§ **DATA PROVIDED**:
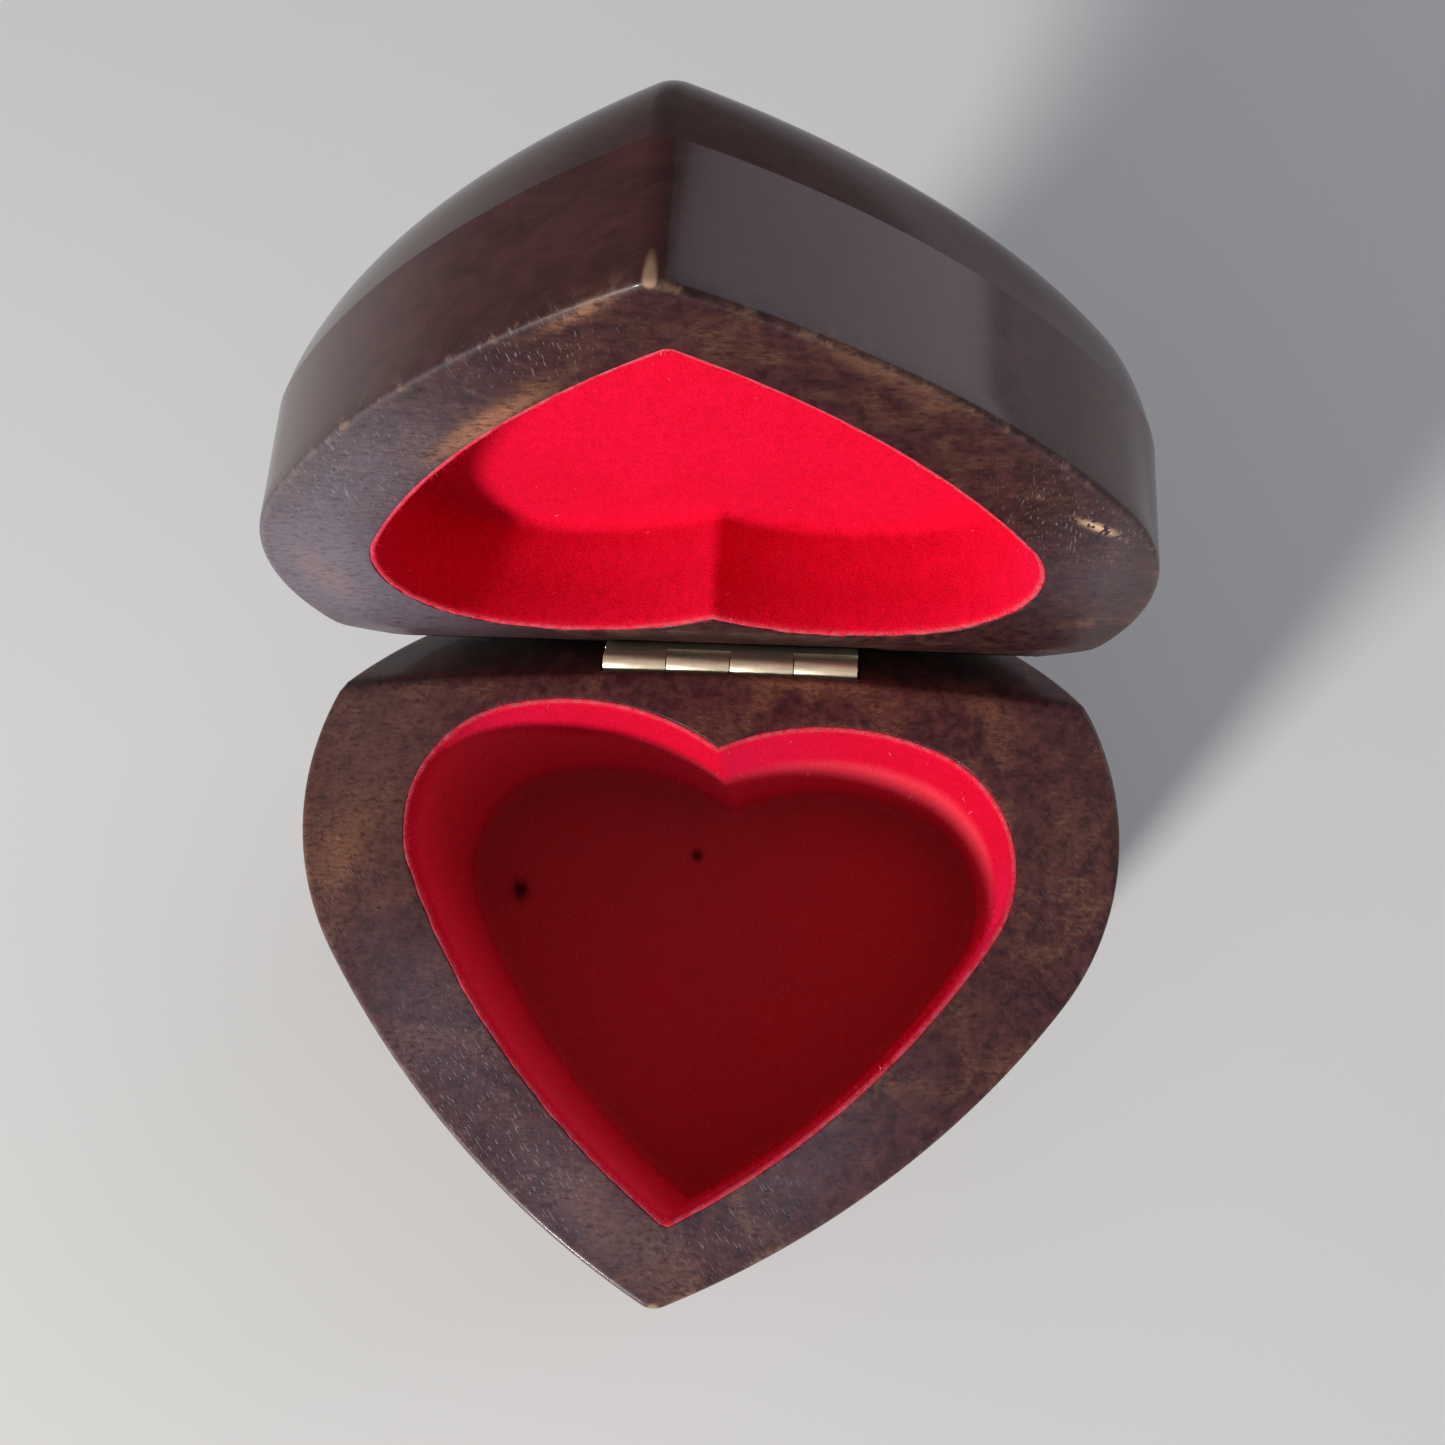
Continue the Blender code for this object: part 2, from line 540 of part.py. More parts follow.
def build_spring_drive():
    barrel_profile = [(1.5, 5.35), (8.3, 5.35), (8.3, 1.3), (7.6, 1.3), (7.6, 4.65), (1.5, 4.65)]
    spot = (ARBOR_U, ARBOR_V, 0.0)
    barrel = lathe("spring_barrel", barrel_profile, 32, "brass", movement_frame, location=spot)
    vertices, faces = [], []
    inner, outer, root, tip = 7.15, 8.1, 5.1, 6.0
    for tooth in range(CROWN_TEETH):
        middle = math.tau * (tooth + 0.5) / CROWN_TEETH
        start = len(vertices)
        for reach in (inner, outer):
            for width, height in ((0.27, root), (0.15, tip)):
                for sign in (-1, 1):
                    turn = middle + sign * width / 7.8
                    vertices.append((reach * math.cos(turn), reach * math.sin(turn), height))
        corners = ((0, 1, 3, 2), (4, 6, 7, 5), (0, 2, 6, 4), (1, 5, 7, 3), (2, 3, 7, 6), (0, 4, 5, 1))
        faces += [tuple(start + corner for corner in face) for face in corners]
    mesh = mesh_from("crown_teeth_tool", vertices, faces)
    face_outward(mesh)
    teeth = add_object("crown_teeth_tool", mesh, None, movement_frame, location=spot)
    combine(barrel, teeth, "UNION")
    lathe("barrel_cover", tube_profile(1.5, 7.3, 1.4, 1.9), 24, "brass", movement_frame, location=spot)
    build_mainspring(spot)
    lathe("winding_arbor", rod_profile(1.25, -7.6, 6.3, 0.2), 14, "steel", movement_frame, location=spot)
    ratchet = []
    for tooth in range(14):
        turn = math.tau * tooth / 14
        ratchet.append((3.5 * math.cos(turn), 3.5 * math.sin(turn)))
        ratchet.append((2.8 * math.cos(turn + 0.08), 2.8 * math.sin(turn + 0.08)))
    prism("ratchet_wheel", [ratchet, circle_points(1.4, 14)], 0.3, 1.0, "steel", movement_frame, location=spot)
    arm = [(-15.2, -10.0), (-11.6, -10.0), (-11.6, -6.4), (-12.9, -6.4), (-13.15, 0.42), (-13.6, 0.42),
           (-13.7, -6.4), (-15.2, -6.4)]
    prism("click_spring", [arm, circle_points(0.95, 12, (-13.4, -8.2))], 0.25, 0.85, "steel", movement_frame)
    lathe("click_screw", screw_profile(1.5, 0.9, 0.7, 2.4), 12, "steel", movement_frame,
          location=(-13.4, -8.2, 1.0))


def build_mainspring(spot):
    """A coiled strip from the arbor's side out to the barrel's wall."""
    turns, steps, inner, outer, thickness = 4, 14, 1.8, 7.0, 0.3
    total = turns * steps
    outward, inward = [], []
    for step in range(total + 1):
        turn = math.tau * step / steps
        reach = inner + (outer - inner) * step / total
        outward.append(((reach + thickness) * math.cos(turn), (reach + thickness) * math.sin(turn)))
        inward.append((reach * math.cos(turn), reach * math.sin(turn)))
    prism("mainspring", [outward + inward[::-1]], 2.2, 4.3, "steel", movement_frame, location=spot)


def build_cylinder():
    on_axis = {"location": (0.0, CYLINDER_V, CYLINDER_W), "rotation": (0.0, 90.0, 0.0)}
    cylinder = lathe("cylinder", tube_profile(0.95, 4.5, -1.8, 16.2), 24, "brass", movement_frame, **on_axis)
    vertices, faces = [], []
    for track in range(COMB_TEETH):
        middle = -0.9 + 0.31 + track * COMB_PITCH
        for note in range(2):
            turn = math.tau * ((track * 7 + note * 11 + track % 3) % 24 + 0.5) / 24
            start = len(vertices)
            for reach in (4.2, 4.95):
                for along in (-0.14, 0.14):
                    for sign in (-1, 1):
                        around = turn + sign * 0.035
                        vertices.append((reach * math.cos(around), reach * math.sin(around), middle + along))
            corners = ((0, 1, 3, 2), (4, 6, 7, 5), (0, 2, 6, 4), (1, 5, 7, 3), (2, 3, 7, 6), (0, 4, 5, 1))
            faces += [tuple(start + corner for corner in face) for face in corners]
    mesh = mesh_from("cylinder_pins_tool", vertices, faces)
    face_outward(mesh)
    pins = add_object("cylinder_pins_tool", mesh, None, movement_frame, **on_axis)
    combine(cylinder, pins, "UNION")
    lathe("cylinder_arbor", rod_profile(0.8, -4.6, 19.9, 0.1), 12, "steel", movement_frame, **on_axis)
    pinion_pitch = 7.8 * PINION_TEETH / CROWN_TEETH
    pinion = gear_points(PINION_TEETH, pinion_pitch, 0.25, 0.45, 0.34)
    prism("cylinder_pinion", [pinion, circle_points(0.95, 12)], -4.1, -3.1, "brass", movement_frame, **on_axis)
    wheel = gear_points(CYLINDER_WHEEL_TEETH, CYLINDER_WHEEL_TEETH * MODULE / 2, 0.25, 0.4, 0.36,
                        mesh_phase())
    prism("cylinder_wheel", [wheel, circle_points(0.95, 12)], 16.6, 17.6, "brass", movement_frame, **on_axis)


def mesh_phase():
    """The wheel's turn, in its own plane, that points one of its teeth at the transfer pinion."""
    across, up = TRANSFER_V - CYLINDER_V, TRANSFER_W - CYLINDER_W
    # a prism turned 90 degrees about Y shows its own +X as -Z and its own +Y as +Y
    return math.atan2(across, -up)


def build_transfer_and_governor():
    on_axis = {"location": (0.0, TRANSFER_V, TRANSFER_W), "rotation": (0.0, 90.0, 0.0)}
    toward_wheel = mesh_phase() + math.pi
    pinion = gear_points(TRANSFER_TEETH, TRANSFER_TEETH * MODULE / 2, 0.25, 0.4, 0.36,
                         toward_wheel + math.pi / TRANSFER_TEETH)
    gear = prism("transfer_gear", [pinion], 16.6, 18.3, "white_plastic", movement_frame, **on_axis)
    worm_side = -math.pi / 2
    wheel = gear_points(WORM_WHEEL_TEETH, WORM_WHEEL_TEETH * MODULE / 2, 0.25, 0.35, 0.3, worm_side)
    worm_wheel = prism("worm_wheel_tool", [wheel], 18.1, 18.9, None, movement_frame, **on_axis)
    combine(gear, worm_wheel, "UNION")
    drill("transfer_bore_cutter", gear, 0.65, 10.0, 25.0, movement_frame, **on_axis)
    lathe("transfer_stud", rod_profile(0.5, 16.2, 20.0, 0.1), 12, "steel", movement_frame, **on_axis)
    build_worm()
    fan_frame = {"location": (GOVERNOR_U, GOVERNOR_V, 0.0)}
    fan = box("governor_fan", (-2.7, -0.2, 9.7), (2.7, 0.2, 12.5), "steel", movement_frame, **fan_frame)
    hub = lathe("fan_hub_tool", rod_profile(0.95, 9.9, 12.3, 0.1), 12, None, movement_frame, smooth=False,
                **fan_frame)
    combine(fan, hub, "UNION")
    drill("fan_bore_cutter", fan, 0.52, 5.0, 15.0, movement_frame, **fan_frame)
    build_governor_bracket()


def build_worm():
    """The governor's arbor with a one-start thread, as stacked rings whose radius follows the helix."""
    lead = math.pi * MODULE
    around = 14
    root, crest, arbor = 1.0, 1.6, 0.4
    low, high = TRANSFER_W - 2.2, TRANSFER_W + 2.2
    levels = [low + (high - low) * step / 28 for step in range(29)]
    sections = [(circle_points(arbor, around), -1.5), (circle_points(arbor, around), low - 0.3),
                (circle_points(root, around), low - 0.2)]
    for height in levels:
        ring = []
        for step in range(around):
            turn = math.tau * step / around
            # the thread faces a gap to the wheel on the +Y side at the wheel's height
            phase = ((height - TRANSFER_W) / lead - (turn - math.pi / 2) / math.tau + 0.5) % 1.0
            offset = min(phase, 1.0 - phase) * lead
            fade = min(1.0, (height - low) / 0.3, (high - height) / 0.3)
            rise = max(0.0, min(1.0, (0.42 - offset) / 0.2)) * fade
            reach = root + (crest - root) * rise
            ring.append((reach * math.cos(turn), reach * math.sin(turn)))
        sections.append((ring, height))
    sections += [(circle_points(root, around), high + 0.2), (circle_points(arbor, around), high + 0.3),
                 (circle_points(arbor, around), 12.9)]
    loft("governor_worm", sections, "steel", movement_frame, location=(GOVERNOR_U, GOVERNOR_V, 0.0),
         smooth=True)


def build_governor_bracket():
    bracket = box("governor_bracket", (19.3, -5.5, 0.2), (20.0, 6.5, 9.7), "steel", movement_frame)
    additions = {
        "bracket_arm_strip_tool": ((19.25, -9.3, 8.0), (20.05, -3.0, 8.7)),
        "bracket_arm_tool": ((17.3, -9.35, 7.95), (19.6, -6.1, 8.75)),
        "bracket_ankle_tool": ((19.25, 5.0, 0.25), (20.05, 11.4, 2.5)),
        "bracket_foot_tool": ((16.2, 7.7, 0.15), (19.7, 11.45, 0.95)),
    }
    for name, (low, high) in additions.items():
        combine(bracket, box(name, low, high, None, movement_frame), "UNION")
    drill("bracket_cylinder_hole_cutter", bracket, 0.95, 15.0, 25.0, movement_frame,
          location=(0.0, CYLINDER_V, CYLINDER_W), rotation=(0.0, 90.0, 0.0))
    drill("bracket_stud_hole_cutter", bracket, 0.62, 15.0, 25.0, movement_frame,
          location=(0.0, TRANSFER_V, TRANSFER_W), rotation=(0.0, 90.0, 0.0))
    drill("bracket_worm_hole_cutter", bracket, 0.55, 6.0, 10.5, movement_frame,
          location=(GOVERNOR_U, GOVERNOR_V, 0.0))
    drill("bracket_foot_hole_cutter", bracket, 0.95, -1.0, 2.0, movement_frame, location=(17.7, 9.6, 0.0))
    lathe("governor_bracket_screw", screw_profile(1.4, 0.9, 0.7, 2.4), 12, "steel", movement_frame,
          location=(17.7, 9.6, 1.1))


def build_cylinder_bracket():
    bracket = box("cylinder_bracket", (-2.8, 0.5, 0.2), (-2.1, 6.5, 9.6), "steel", movement_frame)
    foot = box("cylinder_foot_tool", (-2.6, 1.5, 0.15), (1.9, 5.5, 0.95), None, movement_frame)
    combine(bracket, foot, "UNION")
    drill("cylinder_bearing_cutter", bracket, 0.95, -8.0, 4.0, movement_frame,
          location=(0.0, CYLINDER_V, CYLINDER_W), rotation=(0.0, 90.0, 0.0))
    drill("cylinder_foot_hole_cutter", bracket, 0.95, -1.0, 2.0, movement_frame, location=(0.0, 3.5, 0.0))
    lathe("cylinder_bracket_screw", screw_profile(1.4, 0.9, 0.7, 2.4), 12, "steel", movement_frame,
          location=(0.0, 3.5, 1.1))


def build_key():
    spot = (ARBOR_U, MOVEMENT_Y + ARBOR_V, 0.0)
    steps = 32
    outline = []
    for step in range(steps):
        turn = math.tau * step / steps
        waist = 0.45 + 0.55 * abs(math.cos(turn)) ** 0.6
        outline.append((11.0 * math.cos(turn), 4.2 + 2.4 * math.sin(turn) * waist))
    key = prism("winding_key", [outline], -0.7, 0.7, "brass", box_frame, location=spot,
                rotation=(90.0, 0.0, 25.0))
    hub = lathe("key_hub_tool", [(0.0, 6.9), (2.0, 6.9), (2.3, 6.6), (2.3, 2.4), (1.8, 1.7), (0.0, 1.7)], 16,
                None, box_frame, smooth=False, location=spot)
    combine(key, hub, "UNION")
    drill("key_bore_cutter", key, 1.4, 4.4, 12.0, box_frame, location=spot)


def main():
    build_base_shell()
    build_base_fittings()
    build_lid()
    build_hinge()
    build_bedplate()
    build_comb()
    build_spring_drive()
    build_cylinder()
    build_transfer_and_governor()
    build_cylinder_bracket()
    build_key()


clear_scene()
part_collection = make_collection(PART_COLLECTION)
cutter_collection = make_collection("cutters")
materials.update({
    "dark_wood": ((0.11, 0.05, 0.04), 0.0, 0.35),
    "plain_wood": ((0.42, 0.27, 0.15), 0.0, 0.7),
    "red_flock": ((0.72, 0.01, 0.05), 0.0, 0.95),
    "brass": ((0.72, 0.62, 0.38), 1.0, 0.3),
    "steel": ((0.6, 0.6, 0.6), 1.0, 0.35),
    "white_plastic": ((0.85, 0.84, 0.8), 0.0, 0.4),
})
box_frame = add_empty("box_frame", (CENTRE_X, HINGE_Y, 0.0))
hinge_spot = (0.0, 0.0, BASE_HEIGHT - HINGE_DROP)
lid_frame = add_empty("lid_frame", hinge_spot, (-LID_OPEN_ANGLE, 0.0, 0.0), box_frame)
lid_leaf_frame = add_empty("lid_leaf_frame", (HINGE_X, 0.0, 0.0), (BEVEL_ANGLE, 0.0, 0.0), lid_frame)
base_leaf_frame = add_empty("base_leaf_frame", (HINGE_X, 0.0, BASE_HEIGHT - HINGE_DROP),
                            (-BEVEL_ANGLE, 0.0, 0.0), box_frame)
movement_frame = add_empty("movement_frame", (0.0, MOVEMENT_Y, BED_TOP), (0.0, 0.0, 0.0), box_frame)
main()
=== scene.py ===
"""The looks of the heart-shaped wooden music box: stained wood, red flock, a small brass hinge and its key.

Lengths in the constants are millimetres.  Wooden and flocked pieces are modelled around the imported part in
the same two frames that it has: the base upright, and the lid closed and then swung open about the hinge.
"""

import json
import math
import random

import bmesh
import bpy
import numpy as np
from mathutils import Matrix, Vector, noise


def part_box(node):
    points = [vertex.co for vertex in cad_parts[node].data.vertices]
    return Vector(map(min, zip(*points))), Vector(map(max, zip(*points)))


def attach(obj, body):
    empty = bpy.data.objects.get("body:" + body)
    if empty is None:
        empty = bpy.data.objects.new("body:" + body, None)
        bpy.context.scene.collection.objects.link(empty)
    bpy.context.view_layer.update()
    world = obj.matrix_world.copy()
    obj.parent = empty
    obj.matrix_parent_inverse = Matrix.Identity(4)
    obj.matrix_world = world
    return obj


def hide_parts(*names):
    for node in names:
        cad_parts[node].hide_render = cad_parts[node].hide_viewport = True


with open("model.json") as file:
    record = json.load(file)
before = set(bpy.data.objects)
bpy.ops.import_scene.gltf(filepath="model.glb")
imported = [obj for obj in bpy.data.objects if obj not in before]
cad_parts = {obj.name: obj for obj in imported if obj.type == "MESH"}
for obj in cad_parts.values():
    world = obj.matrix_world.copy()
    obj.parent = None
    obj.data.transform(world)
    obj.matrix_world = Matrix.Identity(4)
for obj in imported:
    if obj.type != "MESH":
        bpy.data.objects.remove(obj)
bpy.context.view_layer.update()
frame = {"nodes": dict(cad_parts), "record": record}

MM = 0.001

# Heart outlines: shoulder centre x and y, shoulder radius, flank radius, tip y, top radius, cusp y
OUTER_HEART = (12.3, -15.2, 26.7, 89.0, -59.6, 32.0, 8.6)
CAVITY_HEART = (17.2, -17.8, 12.06, 79.0, -52.6, 25.9, -8.3)
OUTER_TIP_RADIUS = 2.2
CAVITY_TIP_RADIUS = 0.9
TIP_STEPS, FLANK_STEPS, SHOULDER_STEPS, TOP_STEPS = 10, 48, 52, 30
HEART_MIDDLE = (0.0, -27.0)

# Each outline as it was sawn: how far its tip leans in x, and how far it is turned, in degrees
BASE_OUTER = (-0.9, -1.7)
BASE_CAVITY = (1.4, -4.3)
LID_OUTER = (0.2, -1.3)
LID_CAVITY = (1.3, -1.8)
TURN_POINT_Y = -25.0
LEAN_REACH = 34.0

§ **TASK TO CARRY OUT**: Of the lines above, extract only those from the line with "clear_scene()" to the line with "zip(*points))), Vector(map(max, zip(*points)))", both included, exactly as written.

§ **TASK ANSWER**:
clear_scene()
part_collection = make_collection(PART_COLLECTION)
cutter_collection = make_collection("cutters")
materials.update({
    "dark_wood": ((0.11, 0.05, 0.04), 0.0, 0.35),
    "plain_wood": ((0.42, 0.27, 0.15), 0.0, 0.7),
    "red_flock": ((0.72, 0.01, 0.05), 0.0, 0.95),
    "brass": ((0.72, 0.62, 0.38), 1.0, 0.3),
    "steel": ((0.6, 0.6, 0.6), 1.0, 0.35),
    "white_plastic": ((0.85, 0.84, 0.8), 0.0, 0.4),
})
box_frame = add_empty("box_frame", (CENTRE_X, HINGE_Y, 0.0))
hinge_spot = (0.0, 0.0, BASE_HEIGHT - HINGE_DROP)
lid_frame = add_empty("lid_frame", hinge_spot, (-LID_OPEN_ANGLE, 0.0, 0.0), box_frame)
lid_leaf_frame = add_empty("lid_leaf_frame", (HINGE_X, 0.0, 0.0), (BEVEL_ANGLE, 0.0, 0.0), lid_frame)
base_leaf_frame = add_empty("base_leaf_frame", (HINGE_X, 0.0, BASE_HEIGHT - HINGE_DROP),
                            (-BEVEL_ANGLE, 0.0, 0.0), box_frame)
movement_frame = add_empty("movement_frame", (0.0, MOVEMENT_Y, BED_TOP), (0.0, 0.0, 0.0), box_frame)
main()
=== scene.py ===
"""The looks of the heart-shaped wooden music box: stained wood, red flock, a small brass hinge and its key.

Lengths in the constants are millimetres.  Wooden and flocked pieces are modelled around the imported part in
the same two frames that it has: the base upright, and the lid closed and then swung open about the hinge.
"""

import json
import math
import random

import bmesh
import bpy
import numpy as np
from mathutils import Matrix, Vector, noise


def part_box(node):
    points = [vertex.co for vertex in cad_parts[node].data.vertices]
    return Vector(map(min, zip(*points))), Vector(map(max, zip(*points)))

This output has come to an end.